Rack Centre, a Lagos-based Tier III carrier and cloud-neutral data centre operator, is launching a structured training programme for university students and young engineering graduates as it seeks to grow Nigeria’s pool of technical talent.
The programme is expected to begin on Wednesday and comes as demand for digital infrastructure increases across Africa.
Growth in cloud services, artificial intelligence workloads and enterprise data storage has increased requirements on operators to find engineers who can run critical systems.
Experts in the sector say new facilities are opening, but skilled workers remain in short supply.
“There’s a lot of recycling of the same people across companies,” said Adebola Adefarati, Rack Centre’s head of marketing and communications. “People move from one data centre or telco to another, and it becomes a closed loop. The industry has to start creating new talent.”
Rack Centre said many operators still depend on internal training because experienced workers are limited. The problem is bigger in Africa, where specialised training is scarce and trained staff are usually hired away by foreign firms.
According to the company, engineers who can manage infrastructure in Nigeria are especially attractive abroad because they already understand how to work under difficult conditions such as unstable grid power and high temperatures.
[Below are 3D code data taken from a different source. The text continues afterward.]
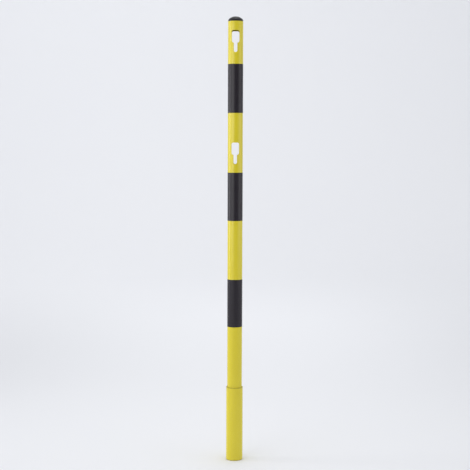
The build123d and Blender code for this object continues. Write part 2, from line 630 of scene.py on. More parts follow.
def place(
    piece: bpy.types.Object, body: Body, material: bpy.types.Material, node: str
) -> None:
    """Dress a piece and hang it on its body in place of a frame node.

    Args:
        piece: The finished object.
        body: The body that it moves with.
        material: Its material.
        node: The node that it stands for.
    """
    piece.data.materials.append(material)
    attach(piece, body.value)
    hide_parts(node)
    log.info("%s: %d faces, on %s", piece.name, len(piece.data.polygons), body.value)


@dataclass
class Keyhole:
    """Outline of the hole that holds the chain: a rounded window over a narrow slot.

    Attributes:
        height: Whole height.
        window: Width of the window.
        window_height: Height of the window.
        slot: Width of the slot, whose end is a half circle.
        top_radius: Radius of the window's upper corners.
        shoulder_radius: Radius of the window's lower corners.
        neck_radius: Radius where a shoulder turns down into the slot.
    """

    height: float = 48.5 * MM
    window: float = 16.8 * MM
    window_height: float = 28.0 * MM
    slot: float = 7.8 * MM
    top_radius: float = 4.0 * MM
    shoulder_radius: float = 5.3 * MM
    neck_radius: float = 0.8 * MM

    STEPS_TOP = 16
    STEPS_SIDE = 24
    STEPS_TOP_RUN = 6
    STEPS_CORNER = 8
    STEPS_WINDOW = 8
    STEPS_SHOULDER = 8
    STEPS_NECK = 4
    STEPS_SLOT = 12
    STEPS_SLOT_END = 10

    def outline(self) -> tuple[np.ndarray, np.ndarray]:
        """The outline, clockwise from the middle of its top, about its top edge's height.

        Straight runs are even steps, and a bend is a circle's cosine and sine. The shoulder
        and the neck turn by one angle, whose cosine is one less the shoulder's width over
        their two radii together.

        Returns:
            Points as width and height, and at each the unit direction away from the hole.
        """
        window, slot = self.window / 2, self.slot / 2
        shoulder_height = self.shoulder_radius - self.window_height
        turn = math.acos(1 - (window - slot) / (self.shoulder_radius + self.neck_radius))
        neck_height = shoulder_height - (self.shoulder_radius + self.neck_radius) * math.sin(turn)
        end_height = slot - self.height
        quarter = math.pi / 2
        runs = [
            self.run((0, 0), (window - self.top_radius, 0), (0, 1), self.STEPS_TOP_RUN),
            self.bend(
                (window - self.top_radius, -self.top_radius),
                self.top_radius,
                quarter,
                0,
                self.STEPS_CORNER,
            ),
            self.run(
                (window, -self.top_radius), (window, shoulder_height), (1, 0), self.STEPS_WINDOW
            ),
            self.bend(
                (window - self.shoulder_radius, shoulder_height),
                self.shoulder_radius,
                0,
                -turn,
                self.STEPS_SHOULDER,
            ),
            self.bend(
                (slot + self.neck_radius, neck_height),
                -self.neck_radius,
                -turn,
                0,
                self.STEPS_NECK,
            ),
            self.run((slot, neck_height), (slot, end_height), (1, 0), self.STEPS_SLOT),
            self.bend((0, end_height), slot, 0, -quarter, self.STEPS_SLOT_END),
        ]
        points = np.concatenate([run[0][:-1] for run in runs] + [runs[-1][0][-1:]])
        away = np.concatenate([run[1][:-1] for run in runs] + [runs[-1][1][-1:]])
        flip = np.array([-1.0, 1.0])
        left, left_away = points[-2:0:-1] * flip, away[-2:0:-1] * flip
        return np.concatenate([points, left]), np.concatenate([away, left_away])

    @staticmethod
    def run(
        start: tuple[float, float], end: tuple[float, float], away: tuple[float, float], steps: int
    ) -> tuple[np.ndarray, np.ndarray]:
        """Even steps along a straight run, with one direction away from the hole."""
        share = np.linspace(0, 1, steps + 1)[:, None]
        points = np.array(start) * (1 - share) + np.array(end) * share
        return points, np.repeat(np.array([away], float), steps + 1, axis=0)

    @staticmethod
    def bend(
        centre: tuple[float, float], radius: float, start: float, end: float, steps: int
    ) -> tuple[np.ndarray, np.ndarray]:
        """Even steps round a bend. A negative radius bends round the metal, not the hole."""
        angle = np.linspace(start, end, steps + 1)
        spoke = np.stack([np.cos(angle), np.sin(angle)], axis=1)
        return np.array(centre) + radius * spoke, spoke


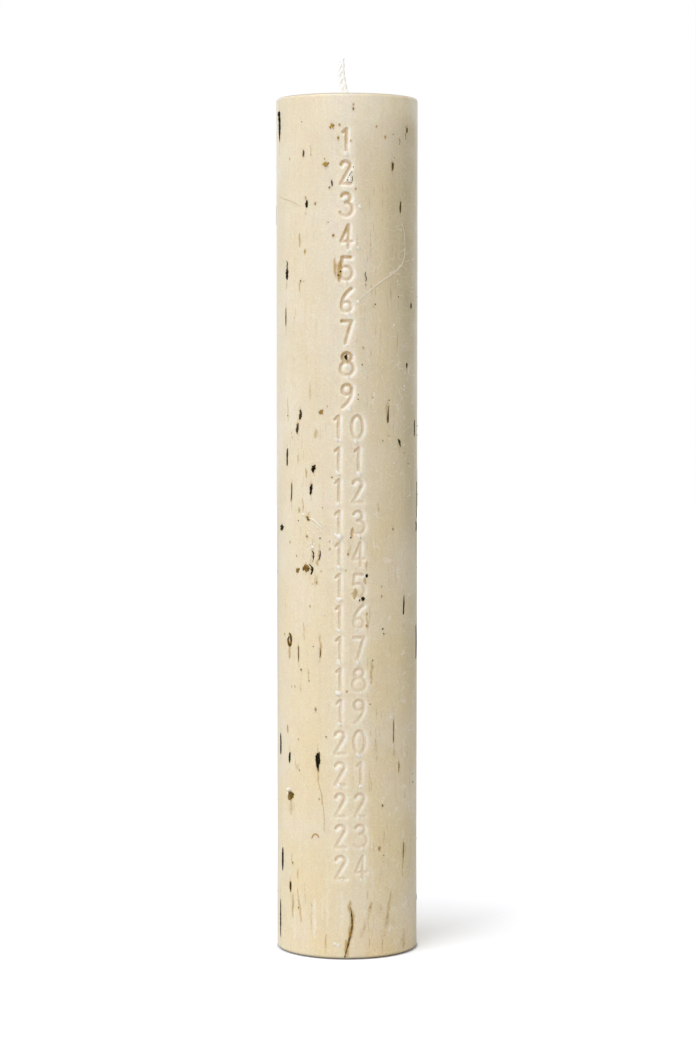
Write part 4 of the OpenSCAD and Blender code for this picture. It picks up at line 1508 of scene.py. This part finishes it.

“Once people gain experience running reliable systems in Nigeria, they become prime targets,” Adefarati said. “We’ve seen a number of our own people leave for opportunities abroad.”
Rather than compete for the same workers, Rack Centre said it wants to help build a larger talent pipeline for the industry.
Data centres usually run with small teams, but those teams need specialised knowledge. Staff must manage power systems, cooling equipment, network hardware, monitoring tools and emergency response systems around the clock.
The first group will take in between 15 and 20 trainees. Rack Centre said only some may join the company after graduation, while others could move into jobs with telecom firms and other data centre operators.
Participants will receive classroom training, technical certifications and practical experience inside a live operating facility. One certification track will be delivered with Schneider Electric’s training platform. The full programme will run for about four to five months.
Rack Centre said it will fully cover the estimated $2,500 cost per participant.
“The issue is not that people aren’t studying engineering,” Adefarati said. “It’s that they’re not trained to work on systems that must run 100% of the time. Data centres are different. You’re dealing with redundant power, precision cooling, and real-time fault detection in a highly sensitive environment.”
The company said operating in Nigeria brings added pressure. Cooling systems must work efficiently in extreme heat, while power infrastructure must cope with an unreliable national grid.
Rack Centre is also developing the programme with the Africa Data Centres Association, which is working towards training up to 1,000 professionals over the next two years.
The initiative also aims to improve gender balance in the sector. Women are still underrepresented in many technical operations roles, and Rack Centre said it wants at least one-third of each cohort to be female.
“Data centres are often seen as hardware,” Adefarati said. “But their success is fundamentally about people.”